---------- RECORDED INFORMATION ----------
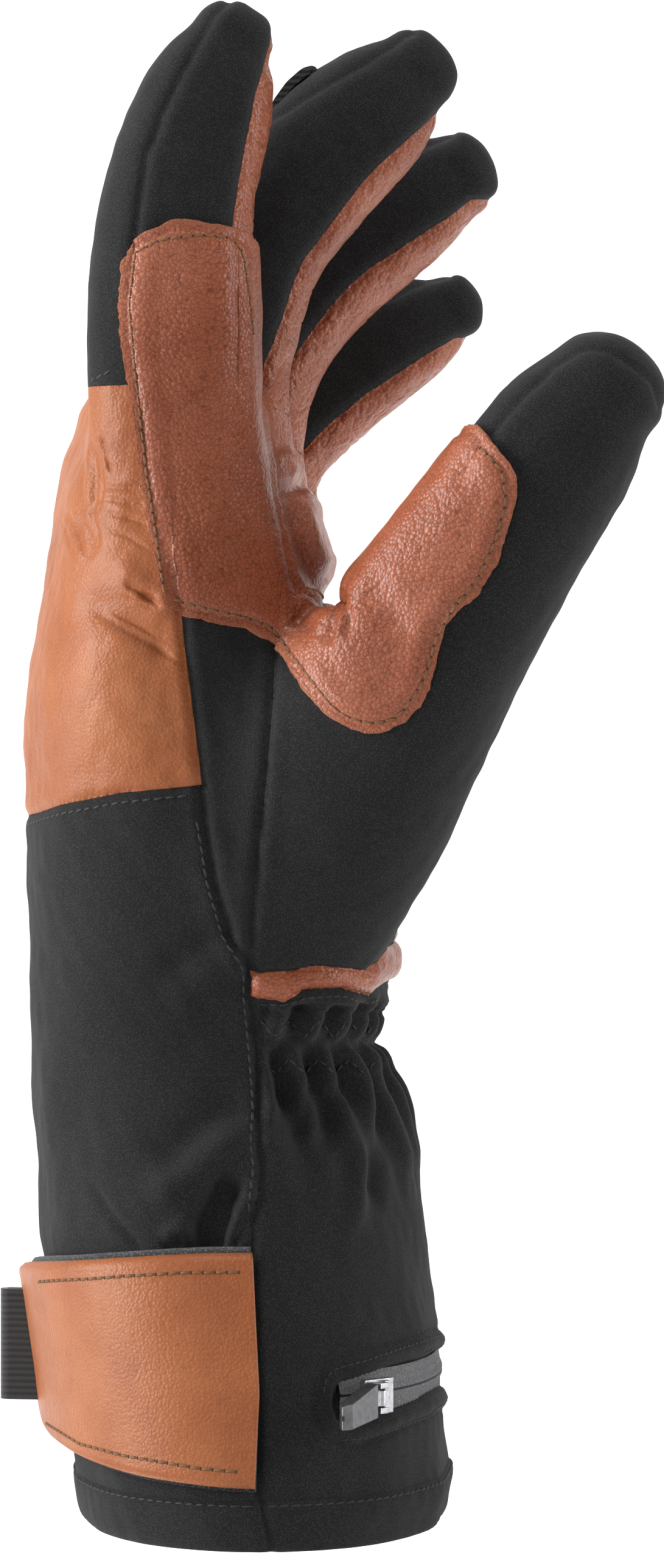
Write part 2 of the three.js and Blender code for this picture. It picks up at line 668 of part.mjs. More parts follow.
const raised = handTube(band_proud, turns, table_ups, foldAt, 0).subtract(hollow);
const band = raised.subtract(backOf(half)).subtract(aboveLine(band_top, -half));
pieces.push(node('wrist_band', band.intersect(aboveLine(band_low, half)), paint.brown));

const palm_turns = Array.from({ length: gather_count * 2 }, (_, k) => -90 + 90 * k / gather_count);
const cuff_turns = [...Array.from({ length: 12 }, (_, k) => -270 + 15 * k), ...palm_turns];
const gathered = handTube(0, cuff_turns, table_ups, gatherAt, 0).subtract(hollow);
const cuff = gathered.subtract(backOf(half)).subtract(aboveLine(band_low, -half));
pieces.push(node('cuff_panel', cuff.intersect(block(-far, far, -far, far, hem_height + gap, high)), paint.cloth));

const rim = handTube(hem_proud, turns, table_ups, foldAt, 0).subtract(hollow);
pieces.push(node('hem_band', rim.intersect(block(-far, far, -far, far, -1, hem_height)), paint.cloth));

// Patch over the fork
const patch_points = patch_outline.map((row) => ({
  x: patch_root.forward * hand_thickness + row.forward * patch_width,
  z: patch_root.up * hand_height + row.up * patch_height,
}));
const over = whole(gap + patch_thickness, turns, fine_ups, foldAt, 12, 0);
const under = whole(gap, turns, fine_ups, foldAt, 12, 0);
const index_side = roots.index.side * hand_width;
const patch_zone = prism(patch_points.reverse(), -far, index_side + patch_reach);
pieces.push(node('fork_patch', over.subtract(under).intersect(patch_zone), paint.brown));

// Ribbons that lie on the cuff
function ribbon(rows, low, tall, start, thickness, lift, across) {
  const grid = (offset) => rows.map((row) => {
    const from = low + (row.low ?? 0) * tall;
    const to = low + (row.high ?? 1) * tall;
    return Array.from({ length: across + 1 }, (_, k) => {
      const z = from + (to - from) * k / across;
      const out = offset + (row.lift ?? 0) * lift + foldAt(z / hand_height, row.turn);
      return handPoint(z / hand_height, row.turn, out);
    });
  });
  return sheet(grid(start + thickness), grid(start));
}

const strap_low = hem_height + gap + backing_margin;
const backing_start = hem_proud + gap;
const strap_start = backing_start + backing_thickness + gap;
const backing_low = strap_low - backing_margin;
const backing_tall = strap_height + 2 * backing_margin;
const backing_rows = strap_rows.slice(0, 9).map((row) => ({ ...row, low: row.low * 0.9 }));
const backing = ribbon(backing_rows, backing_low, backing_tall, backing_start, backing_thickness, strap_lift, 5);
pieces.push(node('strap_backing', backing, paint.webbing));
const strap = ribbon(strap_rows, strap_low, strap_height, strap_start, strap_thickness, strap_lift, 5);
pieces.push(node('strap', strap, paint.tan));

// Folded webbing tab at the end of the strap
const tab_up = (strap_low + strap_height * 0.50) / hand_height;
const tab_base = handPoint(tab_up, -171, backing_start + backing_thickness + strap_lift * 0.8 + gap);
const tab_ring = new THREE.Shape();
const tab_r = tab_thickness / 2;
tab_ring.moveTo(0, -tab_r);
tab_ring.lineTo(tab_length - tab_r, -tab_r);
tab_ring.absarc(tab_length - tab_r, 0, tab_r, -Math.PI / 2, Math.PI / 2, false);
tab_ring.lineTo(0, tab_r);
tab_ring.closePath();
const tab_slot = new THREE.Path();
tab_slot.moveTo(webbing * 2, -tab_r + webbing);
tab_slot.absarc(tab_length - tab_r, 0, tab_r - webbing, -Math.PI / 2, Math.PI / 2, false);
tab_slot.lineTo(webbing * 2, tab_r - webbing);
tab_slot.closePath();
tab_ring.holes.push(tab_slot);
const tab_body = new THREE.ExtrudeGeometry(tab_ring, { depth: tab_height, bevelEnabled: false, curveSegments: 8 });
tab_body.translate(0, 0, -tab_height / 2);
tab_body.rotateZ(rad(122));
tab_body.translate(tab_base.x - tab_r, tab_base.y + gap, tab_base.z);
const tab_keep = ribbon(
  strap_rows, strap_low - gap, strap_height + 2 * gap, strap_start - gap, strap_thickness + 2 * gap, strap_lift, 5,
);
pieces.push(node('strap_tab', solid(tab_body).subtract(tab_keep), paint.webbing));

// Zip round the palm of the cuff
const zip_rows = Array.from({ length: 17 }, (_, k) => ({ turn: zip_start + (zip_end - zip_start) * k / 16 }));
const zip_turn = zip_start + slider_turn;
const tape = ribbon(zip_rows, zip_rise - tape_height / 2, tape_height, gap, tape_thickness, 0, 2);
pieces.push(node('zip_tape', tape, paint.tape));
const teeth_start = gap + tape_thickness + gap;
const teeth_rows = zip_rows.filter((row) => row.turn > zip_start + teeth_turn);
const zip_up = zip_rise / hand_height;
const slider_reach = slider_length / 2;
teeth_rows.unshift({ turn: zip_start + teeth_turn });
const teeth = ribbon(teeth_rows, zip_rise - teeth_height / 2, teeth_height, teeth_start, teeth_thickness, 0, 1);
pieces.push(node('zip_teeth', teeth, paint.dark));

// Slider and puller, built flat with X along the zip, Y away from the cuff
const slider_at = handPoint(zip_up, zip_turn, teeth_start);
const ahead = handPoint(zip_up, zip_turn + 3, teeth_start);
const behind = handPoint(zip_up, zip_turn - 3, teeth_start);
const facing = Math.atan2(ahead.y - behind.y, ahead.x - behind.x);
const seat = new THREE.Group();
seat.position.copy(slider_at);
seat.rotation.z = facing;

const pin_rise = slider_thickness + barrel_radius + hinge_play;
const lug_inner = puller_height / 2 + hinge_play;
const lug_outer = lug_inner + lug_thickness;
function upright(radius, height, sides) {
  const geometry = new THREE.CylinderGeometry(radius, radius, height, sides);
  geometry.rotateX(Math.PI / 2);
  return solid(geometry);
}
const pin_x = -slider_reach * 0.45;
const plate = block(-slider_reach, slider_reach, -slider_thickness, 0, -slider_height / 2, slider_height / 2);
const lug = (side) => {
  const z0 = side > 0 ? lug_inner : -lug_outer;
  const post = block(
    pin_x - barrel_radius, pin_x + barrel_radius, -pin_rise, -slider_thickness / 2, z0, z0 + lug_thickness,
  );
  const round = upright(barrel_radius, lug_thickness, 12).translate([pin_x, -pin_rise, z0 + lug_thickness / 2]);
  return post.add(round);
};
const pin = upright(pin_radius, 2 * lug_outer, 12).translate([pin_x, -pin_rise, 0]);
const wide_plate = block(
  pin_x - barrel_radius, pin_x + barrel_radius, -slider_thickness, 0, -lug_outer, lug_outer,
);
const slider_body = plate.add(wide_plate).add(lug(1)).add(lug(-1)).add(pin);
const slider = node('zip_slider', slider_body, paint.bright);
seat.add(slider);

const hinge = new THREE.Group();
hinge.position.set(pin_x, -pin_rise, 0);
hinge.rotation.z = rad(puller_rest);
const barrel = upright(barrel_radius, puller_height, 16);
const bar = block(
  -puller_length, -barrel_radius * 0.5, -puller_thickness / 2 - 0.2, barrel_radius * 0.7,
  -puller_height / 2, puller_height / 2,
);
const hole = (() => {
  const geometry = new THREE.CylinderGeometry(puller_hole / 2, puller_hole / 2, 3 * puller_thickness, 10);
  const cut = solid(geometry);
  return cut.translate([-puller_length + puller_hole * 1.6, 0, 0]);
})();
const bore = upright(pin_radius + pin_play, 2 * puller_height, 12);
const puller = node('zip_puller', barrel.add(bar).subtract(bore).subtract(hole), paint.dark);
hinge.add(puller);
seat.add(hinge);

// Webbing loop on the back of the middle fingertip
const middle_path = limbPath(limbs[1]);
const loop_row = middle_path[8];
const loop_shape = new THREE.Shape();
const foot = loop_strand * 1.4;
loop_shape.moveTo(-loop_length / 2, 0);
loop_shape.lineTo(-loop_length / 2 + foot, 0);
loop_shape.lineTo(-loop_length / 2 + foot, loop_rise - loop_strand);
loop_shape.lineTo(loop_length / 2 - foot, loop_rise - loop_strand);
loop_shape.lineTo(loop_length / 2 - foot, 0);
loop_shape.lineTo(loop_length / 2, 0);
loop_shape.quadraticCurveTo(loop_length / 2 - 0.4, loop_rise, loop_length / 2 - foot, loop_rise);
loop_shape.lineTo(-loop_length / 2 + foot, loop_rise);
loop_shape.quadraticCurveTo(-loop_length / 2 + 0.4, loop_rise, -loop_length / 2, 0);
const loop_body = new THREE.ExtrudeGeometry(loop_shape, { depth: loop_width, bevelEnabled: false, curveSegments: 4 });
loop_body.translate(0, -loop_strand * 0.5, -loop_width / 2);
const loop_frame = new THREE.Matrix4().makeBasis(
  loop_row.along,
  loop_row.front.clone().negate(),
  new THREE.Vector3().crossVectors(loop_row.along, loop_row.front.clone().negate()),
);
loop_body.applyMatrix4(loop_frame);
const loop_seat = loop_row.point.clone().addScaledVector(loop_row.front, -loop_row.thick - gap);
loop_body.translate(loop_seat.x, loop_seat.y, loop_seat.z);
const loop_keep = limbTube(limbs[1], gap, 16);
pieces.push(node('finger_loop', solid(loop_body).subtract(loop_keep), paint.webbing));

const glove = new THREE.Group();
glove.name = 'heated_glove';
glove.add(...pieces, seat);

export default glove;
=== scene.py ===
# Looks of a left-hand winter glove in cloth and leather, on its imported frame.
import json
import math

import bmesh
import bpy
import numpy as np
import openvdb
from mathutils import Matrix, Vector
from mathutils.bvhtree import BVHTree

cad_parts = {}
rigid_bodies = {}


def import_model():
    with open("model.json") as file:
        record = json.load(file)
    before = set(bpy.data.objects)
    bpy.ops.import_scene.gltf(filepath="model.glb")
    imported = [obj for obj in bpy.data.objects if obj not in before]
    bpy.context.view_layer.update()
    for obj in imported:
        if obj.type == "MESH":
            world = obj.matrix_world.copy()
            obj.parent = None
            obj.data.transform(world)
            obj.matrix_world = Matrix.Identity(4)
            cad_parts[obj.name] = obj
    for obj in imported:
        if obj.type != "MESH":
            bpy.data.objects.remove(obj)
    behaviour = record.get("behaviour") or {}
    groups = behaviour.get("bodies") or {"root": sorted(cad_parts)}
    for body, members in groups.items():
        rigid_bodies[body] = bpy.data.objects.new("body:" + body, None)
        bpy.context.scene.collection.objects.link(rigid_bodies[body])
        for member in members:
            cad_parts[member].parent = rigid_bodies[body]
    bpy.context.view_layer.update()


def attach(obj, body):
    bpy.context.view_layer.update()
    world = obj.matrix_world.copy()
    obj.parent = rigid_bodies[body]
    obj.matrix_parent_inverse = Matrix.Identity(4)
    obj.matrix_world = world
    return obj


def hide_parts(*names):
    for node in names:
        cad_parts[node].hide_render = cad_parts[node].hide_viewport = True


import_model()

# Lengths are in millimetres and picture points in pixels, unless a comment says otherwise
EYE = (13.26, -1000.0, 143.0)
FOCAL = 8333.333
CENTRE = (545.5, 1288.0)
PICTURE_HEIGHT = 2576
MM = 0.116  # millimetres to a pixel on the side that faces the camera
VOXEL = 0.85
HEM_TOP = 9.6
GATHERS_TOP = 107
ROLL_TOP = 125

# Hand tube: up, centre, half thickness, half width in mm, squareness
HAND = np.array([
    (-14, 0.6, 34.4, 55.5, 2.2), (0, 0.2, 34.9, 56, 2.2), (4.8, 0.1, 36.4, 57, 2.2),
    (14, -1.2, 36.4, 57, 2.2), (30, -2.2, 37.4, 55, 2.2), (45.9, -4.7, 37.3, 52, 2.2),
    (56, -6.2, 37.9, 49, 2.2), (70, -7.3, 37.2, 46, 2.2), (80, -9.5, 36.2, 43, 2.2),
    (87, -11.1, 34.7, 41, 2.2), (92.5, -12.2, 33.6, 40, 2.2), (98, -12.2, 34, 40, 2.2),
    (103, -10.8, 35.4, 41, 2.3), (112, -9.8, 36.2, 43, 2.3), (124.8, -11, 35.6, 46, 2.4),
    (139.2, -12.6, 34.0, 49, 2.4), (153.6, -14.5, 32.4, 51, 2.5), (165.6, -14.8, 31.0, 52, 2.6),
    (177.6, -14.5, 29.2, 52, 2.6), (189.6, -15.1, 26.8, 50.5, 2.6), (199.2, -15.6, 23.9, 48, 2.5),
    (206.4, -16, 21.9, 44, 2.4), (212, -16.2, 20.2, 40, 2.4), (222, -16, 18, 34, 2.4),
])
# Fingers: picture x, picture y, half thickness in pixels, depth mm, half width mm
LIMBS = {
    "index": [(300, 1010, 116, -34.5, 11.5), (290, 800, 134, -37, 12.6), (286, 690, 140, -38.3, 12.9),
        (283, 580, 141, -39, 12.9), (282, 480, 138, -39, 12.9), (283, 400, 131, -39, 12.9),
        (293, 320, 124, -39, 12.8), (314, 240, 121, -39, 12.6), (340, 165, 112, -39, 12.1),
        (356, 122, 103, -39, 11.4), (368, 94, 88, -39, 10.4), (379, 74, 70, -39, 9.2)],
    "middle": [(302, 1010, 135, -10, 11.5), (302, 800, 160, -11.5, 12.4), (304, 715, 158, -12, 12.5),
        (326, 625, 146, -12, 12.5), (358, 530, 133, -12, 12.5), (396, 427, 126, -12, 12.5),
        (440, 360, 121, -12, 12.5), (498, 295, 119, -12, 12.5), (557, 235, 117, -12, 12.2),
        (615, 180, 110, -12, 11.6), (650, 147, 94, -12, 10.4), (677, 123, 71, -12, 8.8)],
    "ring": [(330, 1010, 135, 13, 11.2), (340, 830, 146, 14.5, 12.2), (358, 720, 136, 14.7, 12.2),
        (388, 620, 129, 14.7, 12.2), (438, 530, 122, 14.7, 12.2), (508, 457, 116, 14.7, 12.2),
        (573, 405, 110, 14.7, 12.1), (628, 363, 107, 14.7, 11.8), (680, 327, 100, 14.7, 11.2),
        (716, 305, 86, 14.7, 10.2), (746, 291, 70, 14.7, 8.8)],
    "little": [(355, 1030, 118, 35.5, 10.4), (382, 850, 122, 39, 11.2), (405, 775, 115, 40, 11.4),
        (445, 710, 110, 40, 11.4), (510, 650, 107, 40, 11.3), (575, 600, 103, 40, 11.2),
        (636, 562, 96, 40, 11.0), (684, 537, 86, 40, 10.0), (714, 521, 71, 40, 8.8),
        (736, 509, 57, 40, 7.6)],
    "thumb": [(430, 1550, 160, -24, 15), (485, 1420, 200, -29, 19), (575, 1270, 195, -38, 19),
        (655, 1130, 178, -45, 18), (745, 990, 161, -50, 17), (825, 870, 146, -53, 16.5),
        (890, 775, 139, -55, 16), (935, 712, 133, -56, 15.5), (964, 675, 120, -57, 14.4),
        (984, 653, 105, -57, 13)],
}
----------
## WHAT YOU WILL DO:
Exactly as written, quote the lines from the one that has "const glove = new THREE.Group();" down to the one that has "ROLL_TOP = 125", and include both.

## WORKED SOLUTION:
const glove = new THREE.Group();
glove.name = 'heated_glove';
glove.add(...pieces, seat);

export default glove;
=== scene.py ===
# Looks of a left-hand winter glove in cloth and leather, on its imported frame.
import json
import math

import bmesh
import bpy
import numpy as np
import openvdb
from mathutils import Matrix, Vector
from mathutils.bvhtree import BVHTree

cad_parts = {}
rigid_bodies = {}


def import_model():
    with open("model.json") as file:
        record = json.load(file)
    before = set(bpy.data.objects)
    bpy.ops.import_scene.gltf(filepath="model.glb")
    imported = [obj for obj in bpy.data.objects if obj not in before]
    bpy.context.view_layer.update()
    for obj in imported:
        if obj.type == "MESH":
            world = obj.matrix_world.copy()
            obj.parent = None
            obj.data.transform(world)
            obj.matrix_world = Matrix.Identity(4)
            cad_parts[obj.name] = obj
    for obj in imported:
        if obj.type != "MESH":
            bpy.data.objects.remove(obj)
    behaviour = record.get("behaviour") or {}
    groups = behaviour.get("bodies") or {"root": sorted(cad_parts)}
    for body, members in groups.items():
        rigid_bodies[body] = bpy.data.objects.new("body:" + body, None)
        bpy.context.scene.collection.objects.link(rigid_bodies[body])
        for member in members:
            cad_parts[member].parent = rigid_bodies[body]
    bpy.context.view_layer.update()


def attach(obj, body):
    bpy.context.view_layer.update()
    world = obj.matrix_world.copy()
    obj.parent = rigid_bodies[body]
    obj.matrix_parent_inverse = Matrix.Identity(4)
    obj.matrix_world = world
    return obj


def hide_parts(*names):
    for node in names:
        cad_parts[node].hide_render = cad_parts[node].hide_viewport = True


import_model()

# Lengths are in millimetres and picture points in pixels, unless a comment says otherwise
EYE = (13.26, -1000.0, 143.0)
FOCAL = 8333.333
CENTRE = (545.5, 1288.0)
PICTURE_HEIGHT = 2576
MM = 0.116  # millimetres to a pixel on the side that faces the camera
VOXEL = 0.85
HEM_TOP = 9.6
GATHERS_TOP = 107
ROLL_TOP = 125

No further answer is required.